* BEGIN Collected data *

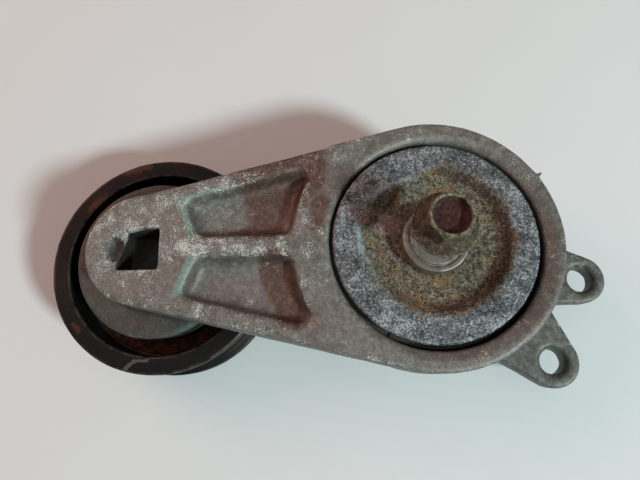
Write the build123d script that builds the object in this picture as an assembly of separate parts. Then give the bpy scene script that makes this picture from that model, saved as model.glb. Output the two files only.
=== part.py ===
# Belt tensioner idler: a sprung die-cast arm that carries a smooth, flanged idler pulley.
#
# The origin is on the pivot axis at the rear face of the base. +Z runs forward, from the face that
# bolts to the engine to the front cap, and the pulley lies along -X. All sizes are in millimetres.
from build123d import *
import os
from math import cos, radians, sin

# ---- driving dimensions ----
CENTRE_DISTANCE = 91.4      # pivot axis to pulley axis
ARM_TOP = 45.5              # front face of the arm, above the rear face
ARM_THICKNESS = 14.0        # the arm's plate, between pivot and pulley
PIVOT_RADIUS = 39.7         # arm casting round the pivot
END_RADIUS = 17.7           # arm casting round the pulley end
SWING_DEG = 38.0            # travel of the arm from its free stop

PULLEY_RADIUS = 38.1        # over the flanges, a 3 inch idler
BELT_RADIUS = 35.2          # smooth running surface
PULLEY_WIDTH = 25.8
BEARING_BORE = 17.0         # deep-groove ball bearing, 47 x 17 x 14
BEARING_OUTSIDE = 47.0
BEARING_WIDTH = 14.0
BALL_DIAMETER = 8.73
BALL_COUNT = 7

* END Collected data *

# Goal of the exercise:
Repeat the material above in full, keeping every word.

# Expected answer:
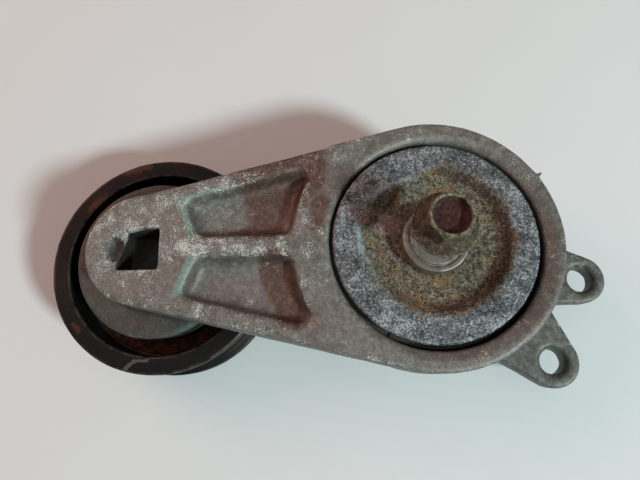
Write the build123d script that builds the object in this picture as an assembly of separate parts. Then give the bpy scene script that makes this picture from that model, saved as model.glb. Output the two files only.
=== part.py ===
# Belt tensioner idler: a sprung die-cast arm that carries a smooth, flanged idler pulley.
#
# The origin is on the pivot axis at the rear face of the base. +Z runs forward, from the face that
# bolts to the engine to the front cap, and the pulley lies along -X. All sizes are in millimetres.
from build123d import *
import os
from math import cos, radians, sin

# ---- driving dimensions ----
CENTRE_DISTANCE = 91.4      # pivot axis to pulley axis
ARM_TOP = 45.5              # front face of the arm, above the rear face
ARM_THICKNESS = 14.0        # the arm's plate, between pivot and pulley
PIVOT_RADIUS = 39.7         # arm casting round the pivot
END_RADIUS = 17.7           # arm casting round the pulley end
SWING_DEG = 38.0            # travel of the arm from its free stop

PULLEY_RADIUS = 38.1        # over the flanges, a 3 inch idler
BELT_RADIUS = 35.2          # smooth running surface
PULLEY_WIDTH = 25.8
BEARING_BORE = 17.0         # deep-groove ball bearing, 47 x 17 x 14
BEARING_OUTSIDE = 47.0
BEARING_WIDTH = 14.0
BALL_DIAMETER = 8.73
BALL_COUNT = 7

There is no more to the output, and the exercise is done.